Thomas Kong is a Singapore registered architect and an associate professor at the School of the Art Institute of Chicago. Besides his teaching and leadership in the field of interior architecture at the school, his work is centered on design pedagogy and architecture as a cultural practice. He has published, spoken and conducted design workshops internationally on Asian urbanism and the sociocultural dimension of design. He is currently working on a multi-agencies, cultural heritage project that combines curating, archiving and social design for the aging community in Whampoa, Singapore. The project is funded by a 2-year grant from the National Heritage Board.

Maud Lavin is Professor of Visual and Critical Studies and Art History, Theory, and Criticism at the School of the Art Institute, Maud Lavin writes on genders, sexualities, and transnational cultural issues in art and mass culture. Her most recent book, co-edited with Ling Yang and Jing Jamie Zhao, is Boys' Love, Cosplay, and Androgynous Idols: Queer Fan Cultures in Mainland China, Hong Kong, and Taiwan; it was published this summer by Hong Kong University Press, and will be distributed starting in Oct in the US by Columbia University Press. She has been awarded a Guggenheim Fellowship, among other grants.

Celine Setiadi (BFA 2017) is an object designer and artist from Hong Kong and Jakarta. Her engagement in critical and discursive design invites introspection on the constant flux of social dynamics in a globalized, mobilized, and polluted world. She draws from quotidian object typologies and reinvents them into their discreetly absurd counterparts to invoke the imagination of alternate, radical, and often utopian realities. Her work has been exhibited in Hong Kong, Scotland, Chicago and Milan. 

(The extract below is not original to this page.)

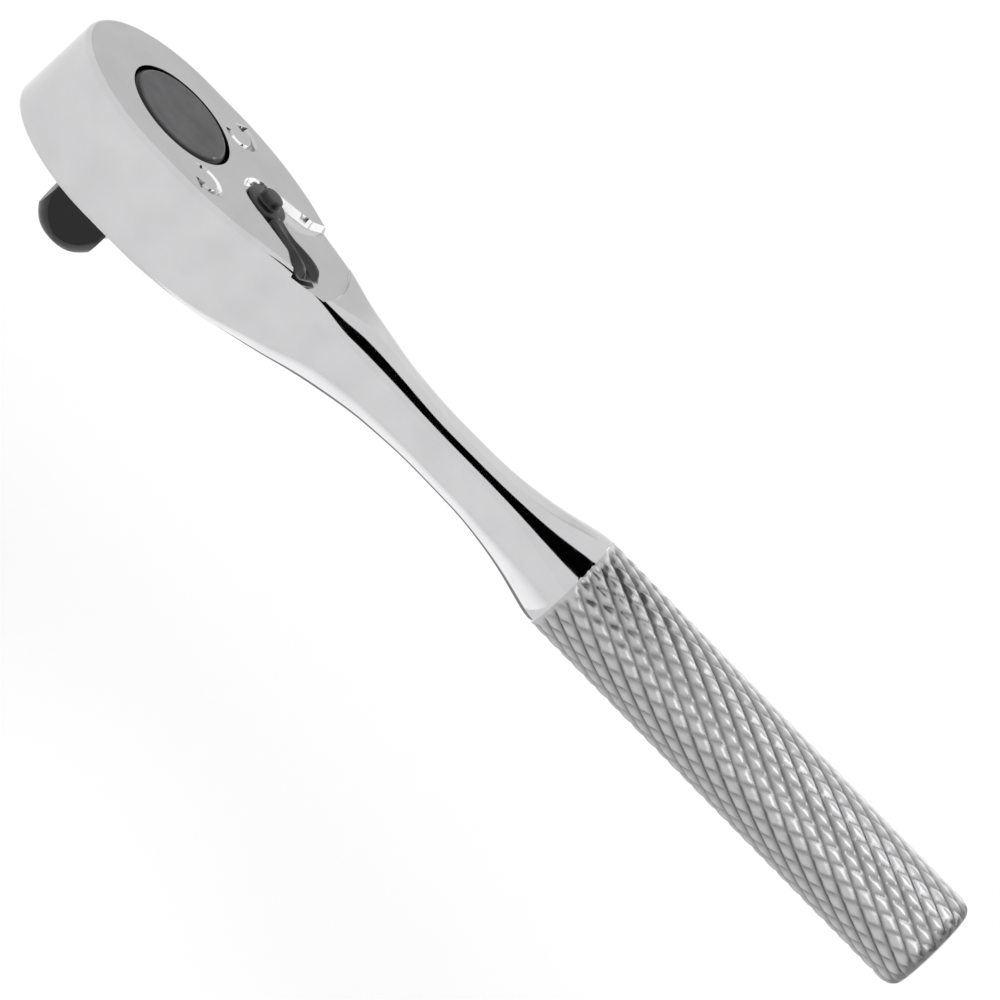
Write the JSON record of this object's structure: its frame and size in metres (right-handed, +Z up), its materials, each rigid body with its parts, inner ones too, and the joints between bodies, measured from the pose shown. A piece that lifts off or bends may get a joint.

Jonathan D Solomon is Associate Professor and Director of Architecture, Interior Architecture, and Designed Objects at the School of the Art Institute of Chicago. His drawings, analytical and counterfactual urban narratives, appear in Cities Without Ground (ORO, 2012), and 13 Projects for the Sheridan Expressway (PAPress, 2004). Solomon edits Forty-Five, a journal of outside research, and was curator of the US Pavilion at the 2010 Venice Architecture Biennale. His interests include extra-disciplinary, post-growth, and nonanthroponormative design futures. Solomon received a BA from Columbia University and an MArch from Princeton University and is a licensed architect in the State of Illinois.

Sampson Wong holds a PhD in geography from University of Manchester, and is currently a lecturer at the Liberal Arts Studies department, Hong Kong Academy for Performing Arts. With research interests on contemporary urbanism, art and the public sphere and socially-engaged creative practices, he divides his time among the roles of artist, independent curator and academic and works with an interdisciplinary way. As an active participant in Hong Kong’s civil society and artistic sphere, he has co-found the Hong Kong Urban Laboratory, emptyscape, Umbrella Movement Visual Archive, Add Oil Team and The Twenties. 

Mechtild Widrich is Assistant Professor in the Art History, Theory and Criticism Department at the School of the Art Institute of Chicago. Her research focuses on the intersection of art and architecture, on public art and activism, and on global art geographies. Her book Performative Monuments. The Rematerialisation of Public Art came out in 2014 with Manchester University Press. Mechtild published in the Journal of Architectural Historians (JSAH), Log, Art Journal, Grey Room, Texte zur Kunst, The Drama Review (TDR), Performance Art Journal (PAJ), Performance Research among others.